Thanksgiving 2012 was tied with Memorial Day 2012 with seven of the 12 deaths related to alcohol, four of which came in a one-car crash in Warren County. Four young adults died after being ejected from a one-vehicle crash. None were wearing a seat belt.

The patrol arrested 459 drivers for operating a vehicle while under the influence of drugs or alcohol during last year’s Thanksgiving weekend. The patrol and other agencies will conduct OVI checkpoints in various locations. Motorists can contact the patrol by calling #677 to report drug activity or impaired drivers.

“We all share the responsibility of contributing to a safe holiday on Ohio roadways by obeying all traffic laws and never driving impaired,” said Colonel Paul A. Pride, the OSHP’s new superintendent. “As a member of the motoring public, you can help save lives by reporting unsafe and aggressive drivers to law enforcement.”

Weather could impact travel

AAA predicts 43.4 million Americans, including 1.7 million Ohioans, will travel at least 50 miles from home during the holiday, the national number down 1.5 percent from last year. The patrol expects traffic to increase Wednesday afternoon and wintry weather could play a role in road conditions.

The National Weather Service has issued numerous winter weather advisories and winter storm warnings from Tennessee to Maine. The storm system is expected to continue through Wednesday morning and could present hazardous driving conditions for Thanksgiving travelers trying to head east or southeast from the Dayton area.

An advisory is in effect until 9 a.m. Wednesday for much of central Ohio, calling for 2 to 4 inches of snow. A winter storm warning also is in effect until 9 a.m. for much of eastern Ohio, western Pennsylvania and New York. Up to six inches of snow is expected in those areas. Storm Center 7 Meteorologist Rich Wirdzek said icy roads could be a factor until mid-morning.

“You want to drive for what’s allowable with the conditions, whether it be snow, rain, sleet,” said Shirey, who said drivers should check all fluid levels, include an emergency kit and have maps whether or not they use GPS. “Watching your stopping distances. Keep a clear distance from the vehicle in front of you so you have a good braking distance so you don’t strike the vehicle in front of you.

“Don’t drive distracted. If you have to make a call, we tell people to hand it off to a passenger and let them make the call or pull over if you can to a safe location to make any type of call or send any messages.”

The Ohio Dept. of Transportation has suspended construction work during the holiday, but Interstate 75 still has projects that could impact travel through Dayton and Piqua.
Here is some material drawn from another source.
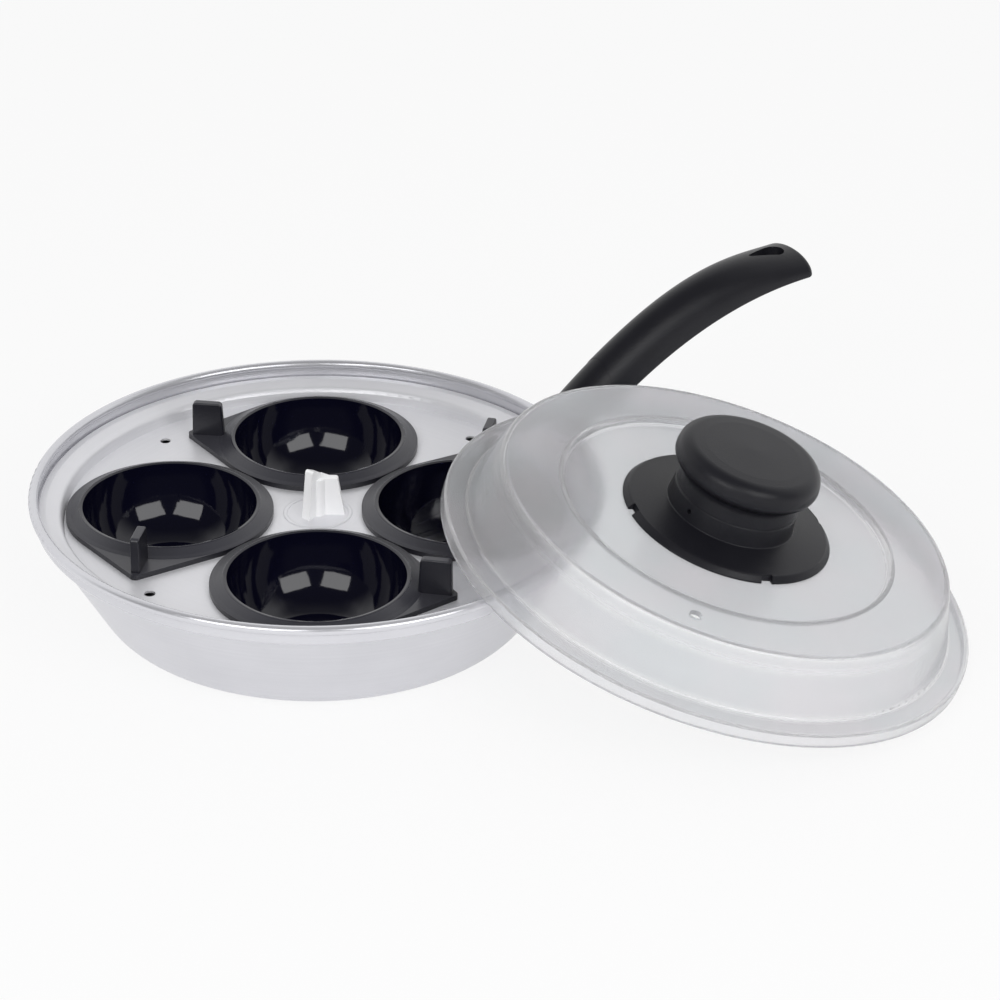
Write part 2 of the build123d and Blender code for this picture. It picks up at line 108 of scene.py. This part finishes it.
# Colours; a pair goes from darker to paler
white = (1.0, 1.0, 1.0, 1.0)
glow_white = (0.985, 0.985, 0.985, 1.0)
floor_white = (0.93, 0.93, 0.935, 1.0)
spun_greys = ((0.63, 0.63, 0.665), (0.70, 0.70, 0.735))
rolled_greys = ((0.75, 0.75, 0.78), (0.82, 0.82, 0.85))
phenolic_blacks = ((0.008, 0.008, 0.011), (0.013, 0.013, 0.017))
bowl_black = (0.003, 0.003, 0.010)
flange_black = (0.008, 0.008, 0.013)
# Blacks of the painted sheen on the cups' upward faces
painted_sheen_blacks = ((0.028, 0.028, 0.036), (0.040, 0.040, 0.050))
steel_greys = ((0.50, 0.50, 0.52), (0.66, 0.66, 0.68))
post_whites = ((0.91, 0.91, 0.93), (0.96, 0.96, 0.97))
milky_greys = ((0.77, 0.79, 0.81), (0.81, 0.80, 0.825))
# White of the painted highlights on the lid's corners
painted_highlight_white = (0.99, 0.99, 1.0)


def put(tree, kind, inputs=(), **settings):
    """A new shader node with its settings, its inputs set to values or linked to sockets."""
    made = tree.nodes.new(kind)
    for name, value in settings.items():
        setattr(made, name, value)
    for name, value in dict(inputs).items():
        if isinstance(value, bpy.types.NodeSocket):
            tree.links.new(value, made.inputs[name])
        else:
            made.inputs[name].default_value = value
    return made


def feed(tree, shader, **sockets):
    """Links values to a shader's inputs, an underscore in a name standing for a space."""
    for name, value in sockets.items():
        tree.links.new(value, shader.inputs[name.replace("_", " ")])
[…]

In Dayton, three lanes will be open for southbound drivers and two lanes will be available for northbound motorists. In Piqua near U.S. 36, two lanes will remain open in both directions.

“The best defense for preventing crashes, injuries and fatalities is avoiding distracted driving, wearing your seat belt and not drinking and driving,” said ODOT Director Jerry Wray.

Traffic deaths down statewide

At current pace, the number of people killed on Ohio’s roadways will be fewer than 1,000, the first time that could happen since the Ohio State Highway Patrol began tracking the statistic in 1936.

Through Nov. 26, the OSHP said 888 confirmed and provisional fatalities have occurred during 805 incidents. The lowest yearly death number was 1,016 in 2011, which was followed by a jump to 1,122 deaths in 2012. At this time last year, there had been 1,040 confirmed fatalities on Ohio’s roads.

Shirey said having the OSHP’s staff level up to normal for the first time in years has helped.

“We’re up to full speed and I think that’s helped contribute to the fact that fatals are going down,” he said. “It’s just awareness, education and enforcement are the main three things.”

Among counties in the area, only Montgomery County has seen a big increase in traffic fatalities in 2013, with eight more than at this stage last year. Greene County is down 12 deaths compared to this time in 2012. Preble and Darke down 10 fatalities each, Warren and Butler down eight apiece, Miami is down two and Clark is even compared to last year.